The album’s major hit, “Raspberry Beret” follows, proving that Prince has thrown away more amazing pop songs than most artists will ever write.  Honestly, “Tambourine” and “America” were throwaways for me, and I always hit the fast forward button when they came up on the tape.  I addressed “Pop Life” earlier, so let’s move into the then-obligatory gospel tune, “The Ladder”.  It seems that Prince threw in one of these types of songs in all his mid-Eighties albums (see “Purple Rain”, “The Cross”) but don’t let that fool you.  “The Ladder” is a standout, and not just because it brings you the first recognizable contribution from the Revolution in the form of Lisa and Wendy’s background vocals.  The song itself slowly builds into an all-out gospel fervor that is best encompassed in future NPG-er Eric Leeds’ amazing saxophone work.  The track for me again shows Prince’s breadth as an artist and demonstrates that he can bust out some soul when he feels the need. 
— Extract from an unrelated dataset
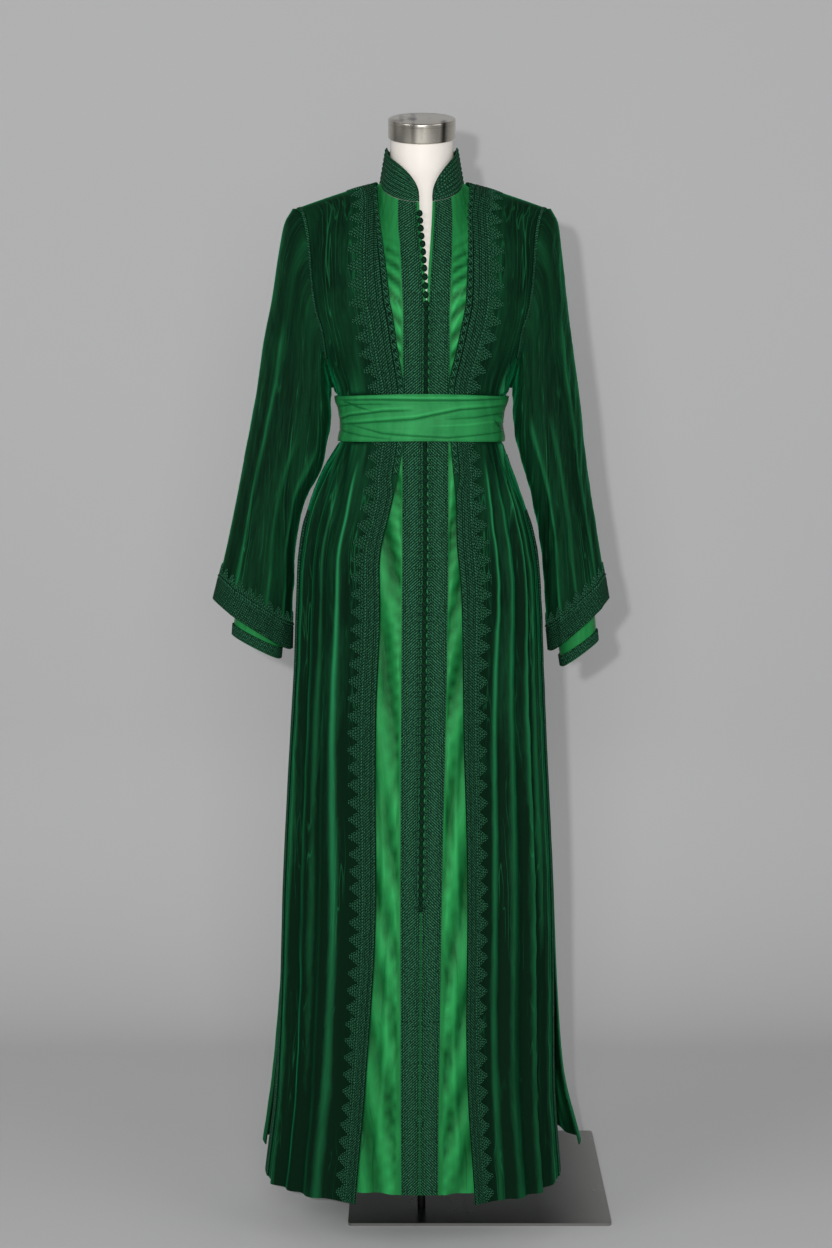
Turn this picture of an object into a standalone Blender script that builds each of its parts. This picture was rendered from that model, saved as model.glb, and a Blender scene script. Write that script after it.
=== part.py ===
"""Moroccan kaftan in two layers with its sash, worn by a limbless dress form on a square steel plate.

Metres, X to the right of someone who faces the front, Y away from them, Z up, and the origin on the floor
under the pole. Each cloth layer follows two shells, a front and a back one, that run from the hem to the
shoulder seam. A panel is a grid of points on a shell, moved out or in along its normal, and Solidify gives it
its wall. What is sewn on a panel is read from that panel's own grid and moved out.
"""

import math
from collections import namedtuple

import bmesh
import bpy
import numpy as np

# Stand
PLATE_SIDE = 0.380
PLATE_THICK = 0.005
PLATE_CORNER = 0.006
PLATE_CENTRE = (0.084, 0.130)
POLE_RADIUS = 0.006
CAP_RADIUS = 0.0465
CAP_HEIGHT = 0.027
CAP_EDGE = 0.002
HEAD_TILT = math.radians(15.0)
NECK_TOP_Z = 1.5425
TOUCH = 0.0004
SEWN_GAP = 0.0007

# Cloth walls
ROBE_WALL = 0.0018
DRESS_WALL = 0.0012
BRAID_WALL = 0.0015
COLLAR_WALL = 0.0024
SASH_WALL = 0.0020

# Places of the layers, measured outwards from the outer face of the robe
DRESS_LIFT = -0.0046
DRESS_SKIRT_LIFT = -0.0120
SASH_LIFT = 0.0062
FORM_GAP = 0.0009
FORM_LOW_GAP = 0.0040
FORM_NECK_GAP = 0.0026
DRESS_SHOULDER_LIFT = -0.0022
SEAM_TURN = 0.003
SHOULDER_GAP = 0.0010
NECK_CORNER_GAP = 0.0008

# Neckline and shoulder seam
NECK_HALF = 0.063
NECK_SIDE_Z = 1.483
NECK_TURN = math.radians(25.0)
NECK_FRONT_COLUMNS = 5
NECK_BACK_COLUMNS = 3
SHOULDER_HALF = 0.1745
SHOULDER_Z = 1.4465
SHOULDER_CROWN = 0.001
SQUARED = 0.05

# Numbers of the levels below: the slit, the sash, the sleeve seam and the chest
SLIT_TOP = 8.0
SASH_LEVELS = (10.0, 11.75)
UNDERARM = 12.0
CHEST = 14.0
TOP = 15.0

# One ring of cloth: heights at the middle and at the side seam, half widths, and depths
Level = namedtuple("Level", "z_mid z_side left right y_mid y_side")

ROBE_FRONT = (
    Level(0.078, 0.076, 0.224, 0.199, -0.174, -0.030),
    Level(0.205, 0.200, 0.209, 0.190, -0.167, -0.022),
    Level(0.350, 0.346, 0.201, 0.188, -0.161, -0.014),
    Level(0.504, 0.500, 0.196, 0.185, -0.155, -0.009),
    Level(0.670, 0.670, 0.187, 0.177, -0.148, -0.005),
    Level(0.800, 0.800, 0.179, 0.171, -0.142, -0.003),
    Level(0.900, 0.900, 0.175, 0.167, -0.137, -0.001),
    Level(0.970, 0.970, 0.171, 0.161, -0.131, 0.000),
    Level(1.030, 1.030, 0.160, 0.147, -0.123, 0.000),
    Level(1.085, 1.083, 0.139, 0.128, -0.112, 0.000),
    Level(1.130, 1.125, 0.1135, 0.1120, -0.104, 0.000),
    Level(1.165, 1.160, 0.1095, 0.1085, -0.101, 0.000),
    Level(1.206, 1.200, 0.1210, 0.1210, -0.105, 0.000),
    Level(1.258, 1.240, 0.1340, 0.1340, -0.113, -0.026),
    Level(1.320, 1.290, 0.1490, 0.1500, -0.117, -0.036),
)

ROBE_BACK = (
    Level(0.092, 0.088, 0.233, 0.235, 0.168, 0.034),
    Level(0.205, 0.200, 0.217, 0.208, 0.162, 0.020),
    Level(0.350, 0.346, 0.204, 0.196, 0.156, 0.010),
    Level(0.504, 0.500, 0.198, 0.189, 0.151, 0.005),
    Level(0.670, 0.670, 0.189, 0.180, 0.145, 0.003),
    Level(0.800, 0.800, 0.180, 0.172, 0.139, 0.002),
    Level(0.900, 0.900, 0.176, 0.168, 0.133, 0.001),
    Level(0.970, 0.970, 0.171, 0.161, 0.126, 0.000),
    Level(1.030, 1.030, 0.160, 0.147, 0.117, 0.000),
    Level(1.085, 1.083, 0.139, 0.128, 0.104, 0.000),
    Level(1.130, 1.125, 0.1135, 0.1120, 0.090, 0.000),
    Level(1.165, 1.160, 0.1095, 0.1085, 0.084, 0.000),
    Level(1.206, 1.200, 0.1210, 0.1210, 0.088, 0.000),
    Level(1.258, 1.240, 0.1340, 0.1340, 0.094, 0.022),
    Level(1.320, 1.290, 0.1490, 0.1500, 0.097, 0.030),
)

# Turn of the side seam and then of the sleeve seam at each level, in degrees, with the shoulder last
SIDE_TURN = (90.0,) * 13 + (74.0, 68.0, 90.0)

# The inner kaftan's own skirt, below the level where both layers meet
DRESS_SKIRT_FRONT = (
    Level(0.082, 0.088, 0.206, 0.196, -0.163, 0.0),
    Level(0.205, 0.200, 0.200, 0.190, -0.160, 0.0),
    Level(0.350, 0.346, 0.195, 0.187, -0.156, 0.0),
    Level(0.504, 0.500, 0.191, 0.183, -0.151, 0.0),
    Level(0.670, 0.670, 0.184, 0.176, -0.145, 0.0),
    Level(0.800, 0.800, 0.178, 0.170, -0.140, 0.0),
    Level(0.900, 0.900, 0.174, 0.166, -0.135, 0.0),
    Level(0.970, 0.970, 0.170, 0.160, -0.130, 0.0),
)
DRESS_SKIRT_BACK = tuple(row._replace(y_mid=-0.95 * row.y_mid) for row in DRESS_SKIRT_FRONT)
DRESS_UNDERARM_Z = 1.237
DRESS_ARMHOLE_RISE = 0.010
DRESS_ARMHOLE_SHARE = 0.70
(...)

While “The Ladder” embodies Prince’s desire for spirituality, the album’s closer “Temptation” deals with the devil on his other shoulder.  Prince took a lot of flak in the 80’s for his sexually graphic material, but a closer look reveals a man who freely admits he has demons and puts them out there for the world to see.  In all honesty, “Temptation” is not a great song, but the juxtaposition of it with “The Ladder” is the embodiment of the complexity within the man and it stands in stark contrast to our own society’s attempts to pretend that this complexity doesn’t exist within us all.
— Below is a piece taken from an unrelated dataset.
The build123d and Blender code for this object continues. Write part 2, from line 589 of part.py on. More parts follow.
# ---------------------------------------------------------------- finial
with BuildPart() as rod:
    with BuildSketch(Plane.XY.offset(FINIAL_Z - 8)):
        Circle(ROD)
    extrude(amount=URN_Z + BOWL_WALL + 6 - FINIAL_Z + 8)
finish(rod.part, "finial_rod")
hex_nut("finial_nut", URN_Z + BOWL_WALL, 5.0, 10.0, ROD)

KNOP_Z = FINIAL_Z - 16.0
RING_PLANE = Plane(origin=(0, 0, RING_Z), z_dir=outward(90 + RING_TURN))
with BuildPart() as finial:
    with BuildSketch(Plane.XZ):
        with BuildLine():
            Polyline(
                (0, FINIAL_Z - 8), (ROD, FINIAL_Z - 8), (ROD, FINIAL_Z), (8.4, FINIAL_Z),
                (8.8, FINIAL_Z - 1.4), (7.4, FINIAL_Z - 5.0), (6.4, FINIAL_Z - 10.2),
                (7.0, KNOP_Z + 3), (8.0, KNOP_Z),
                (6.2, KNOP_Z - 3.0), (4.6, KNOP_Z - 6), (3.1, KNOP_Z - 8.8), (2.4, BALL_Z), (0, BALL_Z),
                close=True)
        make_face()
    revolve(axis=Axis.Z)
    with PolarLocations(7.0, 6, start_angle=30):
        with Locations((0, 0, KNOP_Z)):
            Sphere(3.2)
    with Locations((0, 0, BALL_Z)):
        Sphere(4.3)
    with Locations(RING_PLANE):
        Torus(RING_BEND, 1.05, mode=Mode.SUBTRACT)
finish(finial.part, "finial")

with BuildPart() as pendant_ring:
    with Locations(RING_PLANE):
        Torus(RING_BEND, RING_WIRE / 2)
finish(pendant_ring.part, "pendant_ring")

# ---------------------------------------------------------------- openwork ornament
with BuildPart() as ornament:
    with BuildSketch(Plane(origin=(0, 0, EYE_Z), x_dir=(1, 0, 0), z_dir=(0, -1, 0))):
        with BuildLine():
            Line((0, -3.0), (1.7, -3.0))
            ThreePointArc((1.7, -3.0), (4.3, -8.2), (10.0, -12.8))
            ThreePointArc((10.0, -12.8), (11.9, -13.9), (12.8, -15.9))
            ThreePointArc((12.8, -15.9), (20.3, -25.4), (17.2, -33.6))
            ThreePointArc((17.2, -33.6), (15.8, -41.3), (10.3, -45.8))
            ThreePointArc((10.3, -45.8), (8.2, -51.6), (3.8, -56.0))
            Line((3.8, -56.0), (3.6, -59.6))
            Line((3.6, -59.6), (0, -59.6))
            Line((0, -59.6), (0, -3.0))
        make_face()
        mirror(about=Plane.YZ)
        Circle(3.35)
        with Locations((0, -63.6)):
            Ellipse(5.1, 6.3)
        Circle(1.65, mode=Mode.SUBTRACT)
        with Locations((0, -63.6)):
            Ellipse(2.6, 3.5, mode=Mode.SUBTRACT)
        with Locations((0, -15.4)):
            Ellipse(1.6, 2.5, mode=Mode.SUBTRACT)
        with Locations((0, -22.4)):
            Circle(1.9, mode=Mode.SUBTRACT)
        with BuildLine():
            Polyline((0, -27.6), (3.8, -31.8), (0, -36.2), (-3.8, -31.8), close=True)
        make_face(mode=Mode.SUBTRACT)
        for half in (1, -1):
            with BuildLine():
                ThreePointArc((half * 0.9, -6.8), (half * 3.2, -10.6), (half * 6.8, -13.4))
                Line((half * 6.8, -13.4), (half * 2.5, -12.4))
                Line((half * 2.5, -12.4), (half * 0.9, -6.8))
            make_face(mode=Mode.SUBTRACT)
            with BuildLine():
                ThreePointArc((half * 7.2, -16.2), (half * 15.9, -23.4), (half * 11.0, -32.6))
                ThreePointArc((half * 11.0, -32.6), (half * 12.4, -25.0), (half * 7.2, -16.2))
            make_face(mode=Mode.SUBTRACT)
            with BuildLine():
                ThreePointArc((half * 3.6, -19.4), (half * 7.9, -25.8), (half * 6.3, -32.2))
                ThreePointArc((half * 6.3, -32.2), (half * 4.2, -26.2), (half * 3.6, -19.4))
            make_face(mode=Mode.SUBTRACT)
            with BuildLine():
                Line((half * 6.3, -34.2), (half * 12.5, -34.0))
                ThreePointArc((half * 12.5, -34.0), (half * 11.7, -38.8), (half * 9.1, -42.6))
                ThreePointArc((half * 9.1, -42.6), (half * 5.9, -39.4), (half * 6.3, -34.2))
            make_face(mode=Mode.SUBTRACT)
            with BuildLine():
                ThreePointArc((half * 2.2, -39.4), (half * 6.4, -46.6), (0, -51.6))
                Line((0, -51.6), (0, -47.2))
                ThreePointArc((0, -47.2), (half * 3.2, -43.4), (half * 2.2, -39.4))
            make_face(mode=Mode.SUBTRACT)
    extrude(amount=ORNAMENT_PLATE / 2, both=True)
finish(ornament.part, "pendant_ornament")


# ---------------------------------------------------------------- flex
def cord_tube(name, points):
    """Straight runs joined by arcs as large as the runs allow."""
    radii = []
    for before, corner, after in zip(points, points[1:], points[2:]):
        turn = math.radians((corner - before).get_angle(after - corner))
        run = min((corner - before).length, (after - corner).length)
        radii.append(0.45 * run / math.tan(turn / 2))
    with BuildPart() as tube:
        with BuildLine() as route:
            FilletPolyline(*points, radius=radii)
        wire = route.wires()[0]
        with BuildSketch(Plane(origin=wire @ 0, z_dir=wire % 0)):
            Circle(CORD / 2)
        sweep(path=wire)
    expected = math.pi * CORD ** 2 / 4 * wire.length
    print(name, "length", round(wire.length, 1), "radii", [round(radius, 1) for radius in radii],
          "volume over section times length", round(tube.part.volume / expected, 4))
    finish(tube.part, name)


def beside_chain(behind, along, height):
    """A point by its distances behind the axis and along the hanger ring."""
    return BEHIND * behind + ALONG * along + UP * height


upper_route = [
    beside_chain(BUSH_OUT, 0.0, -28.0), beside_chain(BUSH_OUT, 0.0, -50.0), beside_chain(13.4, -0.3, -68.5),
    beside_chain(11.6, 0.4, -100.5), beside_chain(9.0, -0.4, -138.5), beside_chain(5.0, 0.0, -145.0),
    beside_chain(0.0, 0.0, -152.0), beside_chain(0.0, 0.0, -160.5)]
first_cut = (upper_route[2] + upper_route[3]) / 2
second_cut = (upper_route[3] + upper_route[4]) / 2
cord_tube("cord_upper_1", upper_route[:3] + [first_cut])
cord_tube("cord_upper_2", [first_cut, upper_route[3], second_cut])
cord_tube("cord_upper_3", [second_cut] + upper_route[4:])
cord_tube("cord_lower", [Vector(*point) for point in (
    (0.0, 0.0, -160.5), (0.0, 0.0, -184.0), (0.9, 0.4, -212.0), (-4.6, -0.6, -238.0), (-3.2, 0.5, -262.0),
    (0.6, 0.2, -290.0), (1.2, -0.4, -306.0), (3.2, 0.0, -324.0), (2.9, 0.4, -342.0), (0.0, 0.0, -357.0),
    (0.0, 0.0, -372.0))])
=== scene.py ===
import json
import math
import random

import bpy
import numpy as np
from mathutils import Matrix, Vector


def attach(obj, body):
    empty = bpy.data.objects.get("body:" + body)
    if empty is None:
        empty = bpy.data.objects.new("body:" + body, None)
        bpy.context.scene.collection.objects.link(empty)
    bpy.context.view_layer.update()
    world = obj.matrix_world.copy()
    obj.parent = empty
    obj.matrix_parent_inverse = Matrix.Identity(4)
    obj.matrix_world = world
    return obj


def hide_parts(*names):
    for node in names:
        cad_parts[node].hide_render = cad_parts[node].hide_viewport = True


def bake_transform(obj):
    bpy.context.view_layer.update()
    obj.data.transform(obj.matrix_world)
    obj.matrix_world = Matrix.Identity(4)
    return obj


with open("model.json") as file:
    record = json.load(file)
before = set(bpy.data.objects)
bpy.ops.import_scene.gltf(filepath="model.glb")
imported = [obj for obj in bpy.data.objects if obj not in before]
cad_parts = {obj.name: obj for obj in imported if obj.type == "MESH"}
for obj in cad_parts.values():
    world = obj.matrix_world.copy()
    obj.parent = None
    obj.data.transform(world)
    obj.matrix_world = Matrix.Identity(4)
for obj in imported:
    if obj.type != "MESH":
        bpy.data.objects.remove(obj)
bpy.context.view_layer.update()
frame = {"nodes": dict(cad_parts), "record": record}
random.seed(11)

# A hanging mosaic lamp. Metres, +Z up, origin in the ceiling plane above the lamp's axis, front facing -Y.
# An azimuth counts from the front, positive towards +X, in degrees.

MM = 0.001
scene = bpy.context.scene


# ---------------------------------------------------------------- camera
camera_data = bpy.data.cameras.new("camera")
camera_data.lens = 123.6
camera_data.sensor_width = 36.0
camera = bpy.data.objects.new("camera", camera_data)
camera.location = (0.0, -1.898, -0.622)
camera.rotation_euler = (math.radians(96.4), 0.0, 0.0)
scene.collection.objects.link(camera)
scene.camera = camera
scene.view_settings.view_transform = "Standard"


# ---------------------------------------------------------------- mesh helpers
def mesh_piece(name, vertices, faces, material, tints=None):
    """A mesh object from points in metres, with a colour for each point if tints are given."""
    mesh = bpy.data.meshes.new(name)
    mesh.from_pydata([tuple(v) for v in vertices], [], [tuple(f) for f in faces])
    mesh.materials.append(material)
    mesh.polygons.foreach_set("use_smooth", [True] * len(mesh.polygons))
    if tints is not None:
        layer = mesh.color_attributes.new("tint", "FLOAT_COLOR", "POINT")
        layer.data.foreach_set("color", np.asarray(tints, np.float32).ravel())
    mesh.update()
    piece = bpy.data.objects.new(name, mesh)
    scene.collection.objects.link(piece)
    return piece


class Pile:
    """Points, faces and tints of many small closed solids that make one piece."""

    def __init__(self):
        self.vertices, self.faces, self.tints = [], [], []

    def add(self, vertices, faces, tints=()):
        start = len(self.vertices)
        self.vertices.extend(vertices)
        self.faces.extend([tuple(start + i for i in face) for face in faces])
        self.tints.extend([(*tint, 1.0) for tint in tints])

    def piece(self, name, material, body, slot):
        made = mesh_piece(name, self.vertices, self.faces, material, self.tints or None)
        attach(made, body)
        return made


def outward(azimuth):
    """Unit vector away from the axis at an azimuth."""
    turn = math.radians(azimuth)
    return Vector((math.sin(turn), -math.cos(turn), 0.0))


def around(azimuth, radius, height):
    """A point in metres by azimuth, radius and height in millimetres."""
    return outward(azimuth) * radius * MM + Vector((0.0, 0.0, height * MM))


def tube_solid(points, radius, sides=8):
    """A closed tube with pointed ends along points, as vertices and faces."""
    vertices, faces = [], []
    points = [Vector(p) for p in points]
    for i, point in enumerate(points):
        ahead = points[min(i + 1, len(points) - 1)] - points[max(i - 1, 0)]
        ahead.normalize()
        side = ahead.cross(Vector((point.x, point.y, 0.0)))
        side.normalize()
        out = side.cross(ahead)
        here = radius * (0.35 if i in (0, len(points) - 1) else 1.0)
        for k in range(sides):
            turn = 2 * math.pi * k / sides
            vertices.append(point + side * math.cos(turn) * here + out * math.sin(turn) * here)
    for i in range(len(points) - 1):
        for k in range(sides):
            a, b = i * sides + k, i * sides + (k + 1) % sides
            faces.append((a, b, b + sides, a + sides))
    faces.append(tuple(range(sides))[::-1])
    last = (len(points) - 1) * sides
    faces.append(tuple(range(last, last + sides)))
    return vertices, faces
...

My final point to establish the greatness of this album is to look at it within the context of Prince’s overall career.  Following on the heels of his most commercially accessible album, there’s no question that Around the World In A Day is meant to send a message.  Basically, it tells the corporate music world that Prince don’t need your money or your hype.  At the height of his label influence, he convinced Warner Bros. to release the record without any publicity or press and he resisted the propensity to turn every song into a single.  Many correctly point to this album as the place where Prince starts to slip from mega-stardom, but they fail to recognize that by putting this album out Prince consciously chose to start his decline.  Anyone who thinks that Prince expected commercial success with Around is fooling themselves.  The man knew exactly what he was doing, although in all honesty I think he underestimated how far he had alienated his audience after this and subsequent records.  I guess by now you’ve figured out that I kinda like this album and I highly recommend it to all the finger-cymbal enthusiasts out there.  Later!

  1. davis permalink
    November 29, 2009 3:12 am

    Couldn’t agree more! But Tambourine is outa site dude! And if yr into finger cymbals Tambourine is the finger cymbaliest track on the record. Good to see this record get some props.

    • Caleb permalink
      December 1, 2009 9:15 pm

      Thanks for the comment, Davis. While I agree that “Tambourine” has more finger cymbal that should be allowed on wax, it’s the rest of the song that just doesn’t get it for me. But I respect anyone who digs that track, you’ve got better ears than I do!